= Engelard de Cigogné =

French-born administrator who served King John of England

Engelard de Cigogné was a 13th-century French-born administrator from Touraine who served King John of England.

He was born in the little village of Cigogné, just south of Tours in France, a relative (possibly a son or half brother or nephew by marriage) of Gérard d'Athée, a trusted relative and principal overlord, knight and military commander to King John. John had paid a considerable ransom of between 1000m and 2000m to secure Gérard's freedom after he had been captured in the storming of Loches Castle in 1205, of which he was castellan. Gérard had then joined Engelard and other of his relatives in England and had been appointed High Sheriff of Gloucestershire and Herefordshire in 1208.
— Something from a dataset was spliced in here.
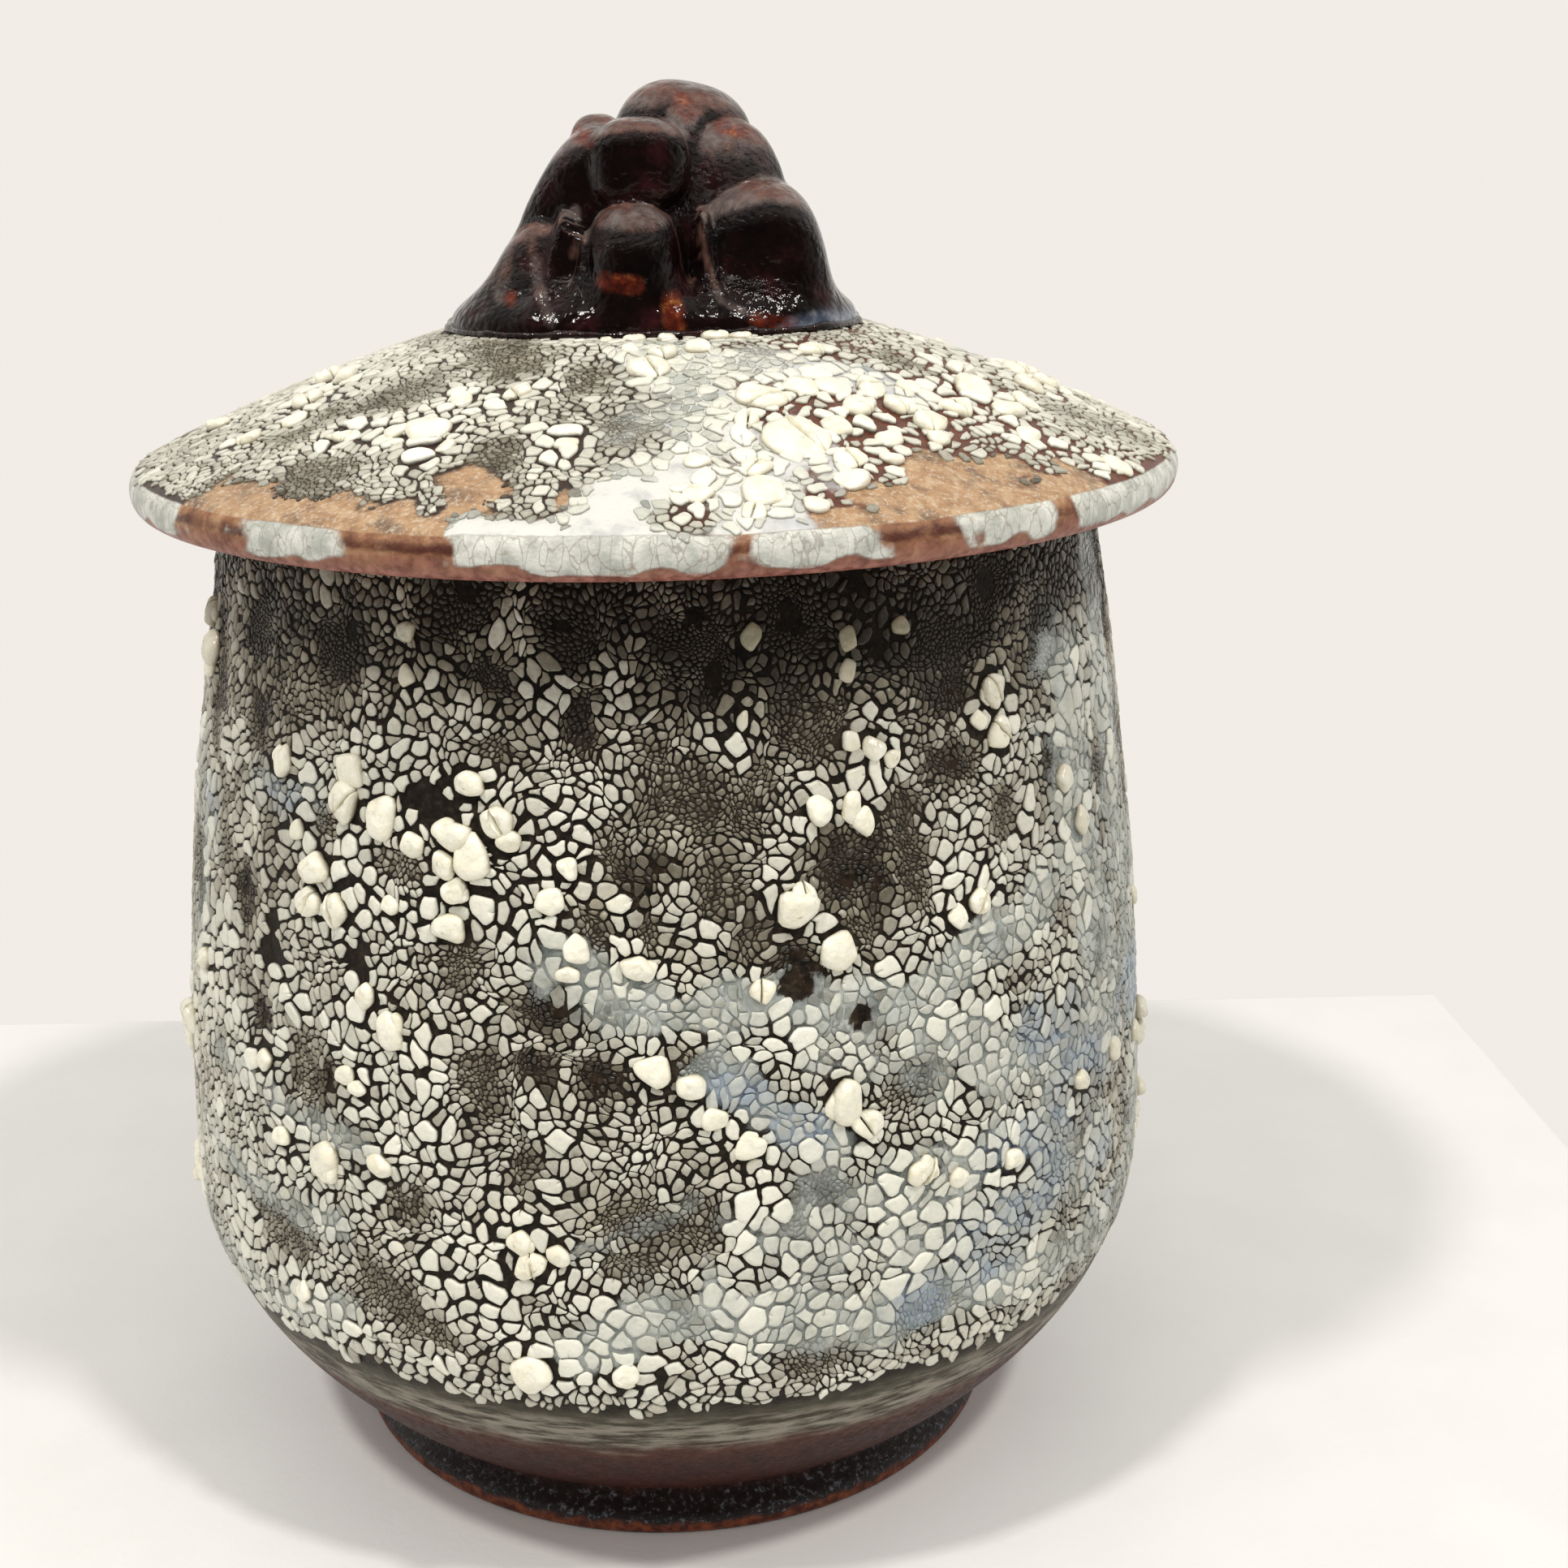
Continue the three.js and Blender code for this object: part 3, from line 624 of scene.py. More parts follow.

Engelard was appointed High Sheriff of both Gloucestershire and Herefordshire in 1210, following on from Gérard. The whole family of Gérard, including Engelard, were the only people to be condemned by name in Magna Carta, which was drawn up in 1215 during the baronial revolt of that year. In it the king made a number of commitments to meet the barons' demands, of which Item 50 specifically promised that Gérard Athée and his whole family would henceforth be banned from office. Engelard was duly relieved of his shrievalties in Gloucestershire and Herefordshire, although another member of the proscribed group, Philip Marc, remained in his post as High Sheriff of Nottinghamshire and Derbyshire until 1222. Engelard himself was compensated with the post of Constable of Windsor Castle, which he held until 1223.
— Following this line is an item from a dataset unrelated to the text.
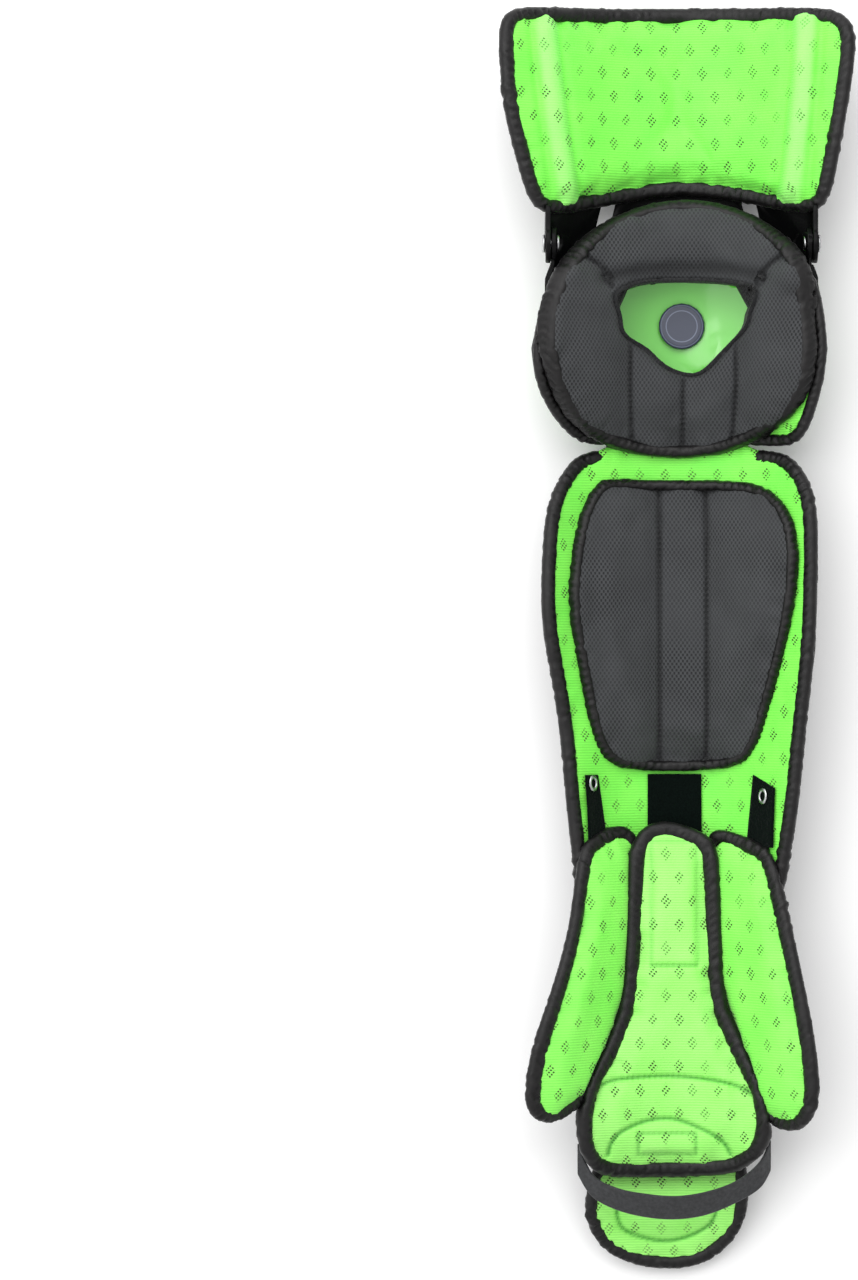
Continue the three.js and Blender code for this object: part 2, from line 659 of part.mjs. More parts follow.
// Shin liner with its binding, and the black shell under it
const SHIN_OUTLINE = [
  [-0.3, -0.004], [0.3, -0.004], [0.7, 0], [0.78, 0.03], [0.81, 0.1], [0.876, 0.23], [0.92, 0.4],
  [0.985, 0.56], [1.003, 0.745], [1.003, 0.85], [0.98, 0.904], [0.93, 0.945], [0.84, 0.985],
  [0.7, 0.998], [0.4, 1], [0, 1], [-0.4, 1], [-0.69, 0.997], [-0.81, 0.955], [-0.9, 0.904],
  [-0.945, 0.85], [-0.965, 0.77], [-0.975, 0.665], [-0.955, 0.585], [-0.87, 0.45], [-0.825, 0.345],
  [-0.8, 0.23], [-0.745, 0.1], [-0.74, 0.03], [-0.66, 0],
];
const shinLiner = makePad({
  form: legForm,
  points: SHIN_OUTLINE,
  place: { low: shinEnd, width: SHIN_WIDTH, length: SHIN_LENGTH },
  spine: [[0, shinEnd + 0.25 * SHIN_LENGTH], [0, shinEnd + 0.75 * SHIN_LENGTH]],
  rim: LINER_THICKNESS,
  middle: LINER_THICKNESS,
});
const shinRoom = shinLiner.room();
const overLiners = (solid) => solid.subtract(kneeRoom).subtract(shinRoom);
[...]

The barons had meanwhile invited Prince Louis of France, the future Louis VIII of France, to be King of England in place of John and the French prince duly occupied southern England and besieged the castles of Odiham, Dover and Windsor. As Constable of Windsor Engelard (De Athe) led its resistance to a besieging force led by the Count of Nevers until the besiegers left to pursue other objectives. After peace was restored Engelard was rewarded for his services by being given the manor of Benson in Oxfordshire. He was also appointed High Sheriff of Oxfordshire and Berkshire for 1233 and reinstated as Constable of Windsor Castle in 1234, holding the post until 1242.

He was so trusted by Henry III that he was once appointed to keep Eleanor, Fair Maid of Brittany, in his custody. Eleanor was a cousin of Henry and posed a potential threat to the crown, and was thus confined since 1202, then at Bristol Castle.

He died in 1244. He had married Agatha and had a son, Oliver. The previous Christmas the king had sent him a personal gift of wine as a tribute to a loyal and valued servant of the Crown.